Thursday, April 20 2017

One is tempted to say here we go again. As legitimate and indispensable as the provision of a sea bridge between Trinidad and Tobago is, the efforts over the years now face real possibilities of being mired in that ever-popular word, if not practice, corruption. The recent soundings of the Prime Minister about certain very disturbing documents in acquiring the vessel to fulfil the much-needed sea bridge between Port-of-Spain and the sister isle is indeed troubling to say the very least on the lease. It brings to the fore once again the much-vaunted word - corruption - and the negative consequences that such practice can impact an economy, business and foreign direct investment if left unchecked. As a reminder, political corruption is the use of powers by government officials for illegitimate private gain and can lead the holders of such high offices to steer away from good governance.

One way of exercising political corruption is through State-owned enterprises. Corruption perhaps is mostly collusive, which occurs primarily when the management and/ or the directors join with politicians, government officials or powerful intermediaries to abuse official power for private gains. All over the world, from Brazil to China, to Ukraine, South Africa and Guatemala, public prosecutors are going after corrupt top politicians on an unprecedented scale.

Petr?leo Brasileiro SA of Brazil (Petrobras) has been caught in a storm of corruption charges; along with President Dilma Rouseff, several ministers and the former president Lula da Silva have been indicted. Interestingly, Petrobras had embraced international corporate governance standards such as separation of CEO and chairman, non-executive directors, and board committees, but years of cronyism and kick-back schemes ensured companies received inflated contracts, eventually passing the benefits to some individuals, the political party in power and its associates.

In China, since the beginning of 2014 officials from various companies have been named publicly for investigation, including those from Petrochina, China Southern Airlines and Sinopec. According to an official of the Supreme Peoples` Procuratorate, the fundamental issue is the relationship between political power and proper allocation of resources. Not surprisingly, surveys in other countries also show public procurement as being at the centre of such corruption. Does this not sound familiar to us in Trinidad and Tobago?

Other studies such as those of the Organisation for Economic Co-operation and Development (OECD) indicate low standards of disclosures, conflicts of interest and weak internal control environments as facilitating corruption at State-owned enterprises globally.

Additionally, South Korea’s former president Park Geun-hye was arrested and jailed over high-profile corruption allegations. In South Africa, the top court in the country has just called for the reinstatement of 783 corruption charges against President Jacob Zuma with, a leading judge arguing that the decision by prosecutors in 2009 to drop those charges was “irrational and should be reviewed.”
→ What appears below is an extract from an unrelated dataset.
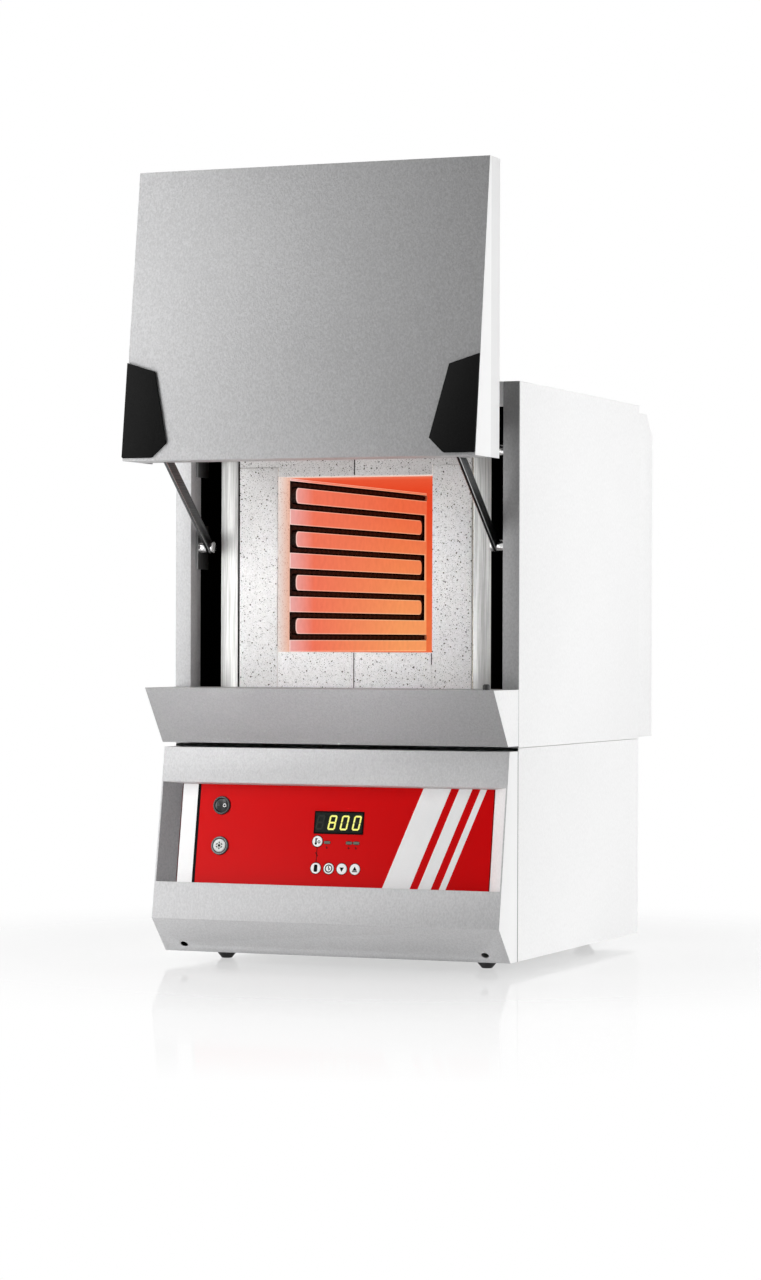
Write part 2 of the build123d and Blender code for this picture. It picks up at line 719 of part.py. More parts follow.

In Ukraine, we are starting to see mounting demands for independent prosecutors to act against the vast networks of corruption that are widely reported in the media but that never lead to any prosecutions. In Guatemala, determined public prosecutors have successfully investigated more than 30 politicians, including a former president who was forced to resign his office and who was then immediately arrested.

The last few election cycles in Trinidad and Tobago have witnessed repeated claims of corruption by politicians and political parties. To date, we are yet to have one politician convicted of a crime. This has serious negative consequences and undermines public confidence and credibility in democracy, the political system and ultimately in the economy. We must not be as the boy who cried wolf but must demand greater accountability and greater integrity. We must stop participating in corrupt practices and ensure an “end of impunity” and corrupt practices. Foreign direct invest will be affected. Sea bridge or not, we cannot afford this consequence at this time in the economy.